Politics

Vulnerable Scots won’t have new benefit reviewed under ‘compassionate’ social security system



Disabled people with the most serious lifelong health conditions will not have to go through stressful reviews to keep a new benefit.

Vulnerable Scots will be eligible for an “indefinite award” under the Adult Disability Payment (ADP), which will be piloted this month.

ADP will replace the UK Government’s Personal Independence Payment (PIP) following the devolution of parts of the social security system.

Working age disabled people, those with a long-term health condition and people who have a terminal illness will be able to apply.

Long term awards are granted in some circumstances to PIP claimants, but they can be reviewed.

Under ADP, disabled people on the highest level of the new benefit and whose needs are highly unlikely to change will not be subject to review. People with cerebral palsy, dementia and cystic fibrosis could be among those eligible.

Social Security Minister Ben Macpherson said: “The introduction of indefinite awards, as part of ADP, underlines our commitment to deliver on the principles of Scotland’s social security system to treat people with dignity, fairness and respect.
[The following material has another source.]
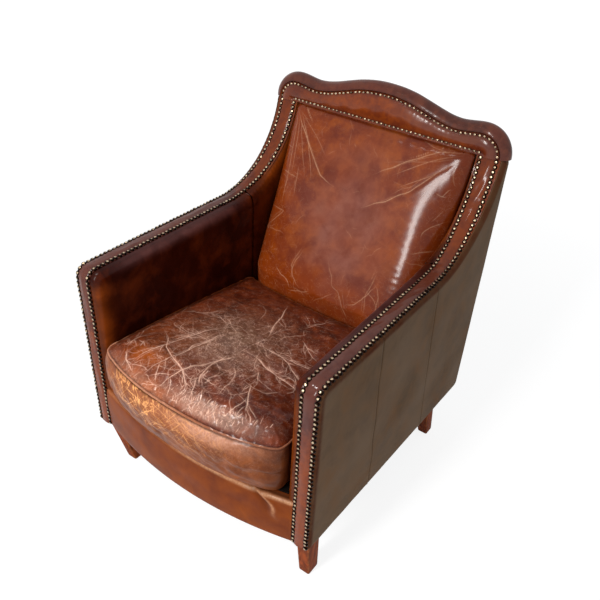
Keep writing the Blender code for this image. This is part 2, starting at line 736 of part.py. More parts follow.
def puffed_column(points, low, high):
    """Indices up one column of the puffed field, from the low row's point to the high row's."""
    start, end = Vector(points[low]), Vector(points[high])
    height = end.z - start.z
    ends = math.sin(math.pi / 2 * clamp01((INNER_ROW_EAR_X + 0.020 - abs(start.x)) / 0.07))
    rise = CREST_PUFF * clamp01(height / 0.058) ** 0.6 * ends
    column = [low]
    for share in (0.2, 0.5, 0.8):
        spot = start.lerp(end, share)
        points.append((spot.x, CREST_FACE - rise * math.sin(math.pi * share) ** 0.7, spot.z))
        column.append(len(points) - 1)
    return column + [high]


def crest_roll(chair):
    """Rolled leather border over the crest rail, from ear to ear."""
    row = crest_stations()
    front, rear = CREST_FACE, REAR_FACE
    section = ((ROLL_IN, front), (0.0100, front - 0.0020), (0.0170, front + 0.0008),
               (0.0230, front + 0.0080), (ROLL_OUT, front + 0.0190), (0.0250, rear - 0.0050),
               (0.0190, rear), (ROLL_IN, rear))
    lines = [offset_row(row, reach) for reach, _ in section]
    rings = []
    for k in range(len(row)):
        rings.append([(line[k][0], depth, line[k][1]) for line, (_, depth) in zip(lines, section)])
    loft("crest_roll", rings, "band_leather", chair)


# ---------------------------------------------------------------- covers
def outside_arm(word, side, chair):
    """Side cover from the outer nail row down to the hem, fuller towards the rear."""
    sink = 0.002
    sweep_r = SWEEP_R + sink
    outline = arm_outline(sink, COVER_HEM, sweep_height_angle(sweep_r, SEAM_Z), 14)
    hem_r = 0.022
    outline += [(REAR_FACE, SEAM_Z)]
    outline += arc((REAR_FACE - hem_r, fallen(COVER_HEM, REAR_FACE) + hem_r), hem_r, 0, -90, 4)

    def share(y):
        return clamp01(y / REAR_FACE)

    def face(y):
        return mix(SIDE_OUT_FRONT, SIDE_OUT_REAR, share(y))

    def ease(y):
        return mix(0.0030, 0.0100, share(y))

    layers = ((constant(FRAME_OUT + GAP), outline),
              (lambda y: face(y) - ease(y), outline),
              (lambda y: face(y) - 0.3 * ease(y), inset(outline, lambda y: 0.3 * ease(y))),
              (face, inset(outline, ease)))
    plate(f"{word}_outside_arm", side, layers, "side_leather", chair)


def inside_face(y):
    """Distance of the padded inner face from the centre plane, fullest at the wing seam."""
    if y < WING_SEAM:
        return mix(0.2590, INSIDE_FACE, clamp01(y / WING_SEAM))
    return mix(INSIDE_FACE, 0.2600, clamp01((y - WING_SEAM) / 0.10))


def inside_arm(word, side, chair):
    """Padded inner side of the arm, rounded over to the inner nail row."""
    seam = WING_SEAM - GAP
    low = deck_top(0.0) + 0.0007
    layers = []
    for share, draw in ((0.0, 0.0), (0.28, 0.0005), (0.64, 0.0055), (0.88, 0.0150), (1.0, 0.0320)):
        rim = 0.0015 + draw
        end = seam - 0.08 * draw
        outline = arm_outline(rim, low + draw, sweep_angle(SWEEP_R + rim, end), 3)
        outline += [(end, low + draw)]
        layers.append((padded_x(lambda y: FRAME_IN - GAP, share), outline))
    plate(f"{word}_inside_arm", side, layers, "arm_leather", chair)


def padded_x(root_at, share):
    """Distance from the centre plane at a share of the way from root_at to the inner face."""
    return lambda y: mix(root_at(y), inside_face(y), share)


def wing_outline(sink, low, draw, top_z, heel):
    """Side outline of the wing: its sweep edge set in by sink, and by draw near the arm seam."""
    rear, rail_foot = 0.730, CREST_FOOT - GAP
    centre = (ARM_LENGTH, ARM_TOP + SWEEP_R)
    radius = SWEEP_R + 0.0015 + sink
    start, end = sweep_height_angle(radius, top_z), sweep_angle(radius, WING_SEAM)
    points = [(WING_SEAM + 0.08 * draw, low + draw), (rear, low + draw), (rear, rail_foot)] + heel
    steps = 12
    for k in range(steps + 1):
        angle = math.radians(mix(start, end, k / steps))
        reach = radius + draw * mix(0.15, 1.0, k / steps)
        points.append((centre[0] + reach * math.cos(angle), centre[1] + reach * math.sin(angle)))
    points[-1] = (WING_SEAM + 0.08 * draw, points[-1][1])
    return points


def inside_wing(word, side, chair):
    """Padded inner side of the wing: tucked under the band, then rounded beside it."""
    tuck = BAND_THICK + 0.0008
    low = deck_top(0.0) + 0.0007
    rail_foot = CREST_FOOT - GAP
    top_z = SEAM_Z - 0.0005

    def beside(y):
        return nail_rows_at(y)[0] - NAIL_HALF - 0.0005

    def clear(y):
        return beside(y) - 0.0003

    tucked = wing_outline(tuck, low, 0.0, rail_foot - 0.004, [(0.7200, rail_foot), (0.7155, rail_foot - 0.001)])
    heel = [(0.7129, rail_foot), (0.7229, top_z)]
    layers = [(constant(FRAME_IN - GAP), tucked), (beside, tucked),
              (clear, wing_outline(0.0, low, 0.0, top_z, heel))]
    for share, draw in ((0.28, 0.0005), (0.64, 0.0055), (0.88, 0.0150), (1.0, 0.0320)):
        layers.append((padded_x(clear, share), wing_outline(0.0, low, draw, top_z, heel)))
    plate(f"{word}_inside_wing", side, layers, "arm_leather", chair)


def inside_back(chair):
    """Tight pillowed inside back, fullest low down and drawn in at the top."""
    heights = (PANEL_FOOT, 0.30, 0.34, 0.38, 0.42, 0.47, 0.52, 0.58, 0.64, 0.70, 0.75, 0.79, 0.812, PANEL_TOP)
    full_z = 0.42
    edge_low, edge_top = 0.5455, 0.7085
    across = (-1.0, -0.94, -0.82, -0.62, -0.36, 0.0, 0.36, 0.62, 0.82, 0.94, 1.0)
    rings = []
    for z in heights:
        up = clamp01((PANEL_TOP - z) / (PANEL_TOP - full_z))
        edge = mix(edge_low, edge_top, 1 - up)
        crown = PANEL_CROWN * math.sin(math.pi / 2 * up ** 0.75)
        if z < full_z:
            crown *= 1 - 0.4 * ((full_z - z) / (full_z - PANEL_FOOT)) ** 2
        rear = panel_back(z)
        half = PANEL_HALF + 0.004 * clamp01((z - 0.60) / 0.15)
        ring = [(half, rear, z), (-half, rear, z)]
        ring += [(u * half, edge - crown * (1 - abs(u) ** 2.6), z) for u in across]
        rings.append(ring)
    loft("inside_back", rings, "back_leather", chair)


def outside_back(chair):
    """Plain leather back, slightly crowned."""
    half = FRAME_OUT
    rim = offset_row(crest_stations(), NAIL_HALF)
    hem_r = 0.016
    hem = fallen(COVER_HEM, REAR_FACE)
    outline = arc((hem_r - half, hem + hem_r), hem_r, 180, 270, 3)
    outline += arc((half - hem_r, hem + hem_r), hem_r, -90, 0, 3)
    outline += [(half, SEAM_Z)] + rim
    outline += [(-half, SEAM_Z)]
    layers = ((REAR_FRAME + GAP, 0.0), (REAR_FACE - 0.0015, 0.0), (REAR_FACE, 0.004),
              (REAR_FACE + REAR_CROWN, 0.030))
    rings = []
    for depth, draw in layers:
        rings.append([(x, depth, z) for x, z in inset(outline, constant(draw))])
    loft("outside_back", rings, "side_leather", chair)


def dust_cover(chair):
    """Black lining stapled under the rails, notched round the legs."""
    half, wide, narrow = FRAME_IN - 0.0015, 0.312, 0.2815
    bow = [mix(-half, half, k / 12) for k in range(13)]
    right = [(half, 0.0605), (wide, 0.0605), (wide, 0.5755), (narrow, 0.5755),
             (narrow, 0.6245), (wide, 0.6245), (wide, 0.735), (half, REAR_FRAME)]
    outline = [(x, front_y(x) + 0.0095) for x in bow] + right
    outline += [(-x, y) for x, y in reversed(right)]
    levels = (FRAME_BOTTOM - 0.0015, FRAME_BOTTOM - GAP)
    rings = [[(x, y, fallen(z, y)) for x, y in outline] for z in levels]
    loft("dust_cover", rings, "lining", chair)


# ---------------------------------------------------------------- assembly
def clear_scene():
    """Remove every object that is in the scene."""
    for item in list(bpy.data.objects):
        bpy.data.objects.remove(item, do_unlink=True)


def build():
    """Make every piece of the chair."""
    clear_scene()
    chair = bpy.data.objects.new("chair", None)
    chair.location = (0.0, CENTRE_Y, LEVEL)
    bpy.context.scene.collection.objects.link(chair)

    for word, side in SIDES:
        arm_frame(word, side, chair)
    seat_frame(chair)
    crest_rail(chair)
    inner_back_frame(chair)
    legs(chair)
    seat_springs(chair)
    seat_deck(chair)
    front_panel(chair)
    seat_cushion(chair)
    for word, side in SIDES:
        arm_band(word, side, chair)
        outside_arm(word, side, chair)
        inside_arm(word, side, chair)
        inside_wing(word, side, chair)
    crest_panel(chair)
    crest_roll(chair)
    inside_back(chair)
    outside_back(chair)
    dust_cover(chair)
    bpy.context.view_layer.update()


build()
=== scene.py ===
"""Worn leather club chair: every visible surface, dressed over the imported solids.

Metres, +Z up. Inside the classes depths (y) run back from the plane of the nailed arm
fronts and heights (z) up from a level just above the floor, as in the part's own source;
datum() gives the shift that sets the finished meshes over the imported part. Left is -X.
"""
from __future__ import annotations

import logging
import math
from dataclasses import dataclass, field
from enum import Enum
from typing import Callable, Sequence

import bmesh
import bpy
import numpy as np
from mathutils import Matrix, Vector
from mathutils.geometry import delaunay_2d_cdt
from mathutils.kdtree import KDTree


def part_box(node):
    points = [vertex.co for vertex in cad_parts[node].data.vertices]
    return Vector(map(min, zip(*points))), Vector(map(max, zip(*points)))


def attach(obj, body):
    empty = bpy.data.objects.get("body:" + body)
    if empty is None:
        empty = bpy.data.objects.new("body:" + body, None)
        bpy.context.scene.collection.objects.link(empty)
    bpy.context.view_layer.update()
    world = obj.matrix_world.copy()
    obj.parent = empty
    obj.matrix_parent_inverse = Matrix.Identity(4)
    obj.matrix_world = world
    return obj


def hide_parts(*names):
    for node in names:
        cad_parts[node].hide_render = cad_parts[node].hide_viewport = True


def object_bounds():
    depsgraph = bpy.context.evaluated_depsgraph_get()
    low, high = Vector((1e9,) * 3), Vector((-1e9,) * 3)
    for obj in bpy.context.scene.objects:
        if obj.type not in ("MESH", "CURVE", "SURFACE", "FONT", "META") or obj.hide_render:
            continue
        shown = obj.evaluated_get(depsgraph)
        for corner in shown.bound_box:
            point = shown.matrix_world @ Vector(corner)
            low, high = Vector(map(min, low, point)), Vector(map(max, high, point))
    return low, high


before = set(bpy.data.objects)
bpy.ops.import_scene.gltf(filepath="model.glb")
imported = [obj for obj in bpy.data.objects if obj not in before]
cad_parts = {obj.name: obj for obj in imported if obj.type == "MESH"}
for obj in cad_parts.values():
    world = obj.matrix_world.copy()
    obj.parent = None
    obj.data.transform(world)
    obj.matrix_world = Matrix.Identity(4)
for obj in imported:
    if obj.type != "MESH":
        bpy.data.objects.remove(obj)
CAD_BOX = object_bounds()

LOG = logging.getLogger("club_chair")
MM = 0.001
Array = np.ndarray
Material = bpy.types.Material
Socket = bpy.types.NodeSocket
Tree = bpy.types.NodeTree


# ---------------------------------------------------------------- shared sizes
@dataclass(frozen=True)
class ChairSizes:
    """Sizes shared by the covers, the same values as in the solids."""

    gap: float = 0.0003
    arm_top: float = 0.6165
    arm_length: float = 0.460
    sweep_r: float = 0.261
    corner_r: float = 0.026
    hem: float = 0.165
    hem_fall: float = 0.060
    seam_z: float = 0.826
    band_thick: float = 0.006
    frame_inset: float = 0.0068
    inner_row: float = 0.286
    outer_row: float = 0.318
    inner_row_ear: float = 0.272
    outer_row_ear: float = 0.3115
    wing_seam: float = 0.5203
    nail_pitch: float = 0.012
    nail_half: float = 0.005
    frame_in: float = 0.281
    frame_out: float = 0.3215
    rear_frame: float = 0.7457
    rear_face: float = 0.7497
    rail_top: float = 0.262
    front_bow: float = 0.0376
    deck_top: float = 0.2885
    crest_face: float = 0.7165
    crest_foot: float = 0.790
    arm_face_front: float = 0.2590   # padded inner face of the arm, from the middle plane
    arm_face_rear: float = 0.2540
    wing_flare: float = 0.0060       # how far the wing opens out over wing_flare_run
    wing_flare_run: float = 0.10

    def fallen(self, height: float, y: float) -> float:
        """A height at the front, lowered to the rear as the chair's underside is."""
        return height - self.hem_fall * max(0.0, y)

    def rows_at(self, y: Array) -> tuple[Array, Array]:
        """Distances of the inner and outer nail rows from the middle plane at depths y."""
        ear_y = self.arm_length + math.sqrt(
            self.sweep_r ** 2 - (self.arm_top + self.sweep_r - self.seam_z) ** 2)
        share = np.clip((y - self.wing_seam) / (ear_y - self.wing_seam), 0, 1)
        return (mix(self.inner_row, self.inner_row_ear, share),
                mix(self.outer_row, self.outer_row_ear, share))

    def inside_face(self, y: Array) -> Array:
        """Distance of the padded inner face of arm and wing from the middle plane."""
        arm = mix(self.arm_face_front, self.arm_face_rear, np.clip(y / self.wing_seam, 0, 1))
        wing = self.arm_face_rear + self.wing_flare * np.clip(
            (y - self.wing_seam) / self.wing_flare_run, 0, 1)
        return np.where(y < self.wing_seam, arm, wing)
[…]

“In making this decision, we have engaged with a wide range of people with lived experience of the current system and will continue to listen as we design and build a social security system that works for disabled people.

“We want to ensure that people on the highest levels of Adult Disability Payment awards receive long-term and adequate support, because those with lifelong conditions, or disabilities resulting in needs highly unlikely to change, should not be subject to unnecessary reviews when it is reasonably expected that their situation will not change.

“Under the UK Government’s Personal Independence Payment, similar awards have generally been reviewed between every 2 to 10 years. However, disabled people tell us that even review periods of 10 years can create stress and anxiety.

“That is why we have decided to introduce indefinite awards – we are determined to do things differently and build a more compassionate system in Scotland.”

Moira Tasker, Chief Officer at Inclusion Scotland, said: “Inclusion Scotland warmly welcomes the announcement that there will be indefinite awards of Adult Disability Payment. We are glad the Minister has acted on the views expressed by disabled people and adopted this measure.

“It will come as a huge relief for disabled people with high, permanent levels of impairment who faced continual reassessments under the flawed DWP, Personal Independent Payment system.

“Indefinite awards will also provide some certainty and security for those who receive them.”

Morna Simpkins, Director of MS Society Scotland, added: “We are pleased the Scottish Government has listened to the views of the MS community and MS Society Scotland and will re-introduce indefinite awards.

“MS is relentless, painful, and disabling. Indefinite awards will provide some people living with progressive long term conditions, like MS, with the security of knowing they will not have their awards downgraded or income cut.”

Labour MSP Pam Duncan-Glancy said: “This is a welcome announcement, and I look forward to hearing more detail in the weeks ahead from the Scottish Government.

“Indefinite awards already exist under the DWP, and in the PIP system – but they operate in a limited manner, and remain subject to review in the longer term.

“As the system moves over to Scotland there is an opportunity to do things differently, and remove those limitations. Unfortunately, the Scottish Government have failed to meet the mark and do so when it comes to eligibility criteria, but I continue to urge it to do what it can to improve the operation of the system.

“The Scottish Government should now explore the removal of the 10 year review period, and also share its commitment to maintaining these awards for the mobility rate of Adult Disability Payment, as well as the daily rate as well as to expand the eligibility of life time awards to ensure that anyone with a regressive condition does not have to shoulder unnecessary additional worry about their finances.”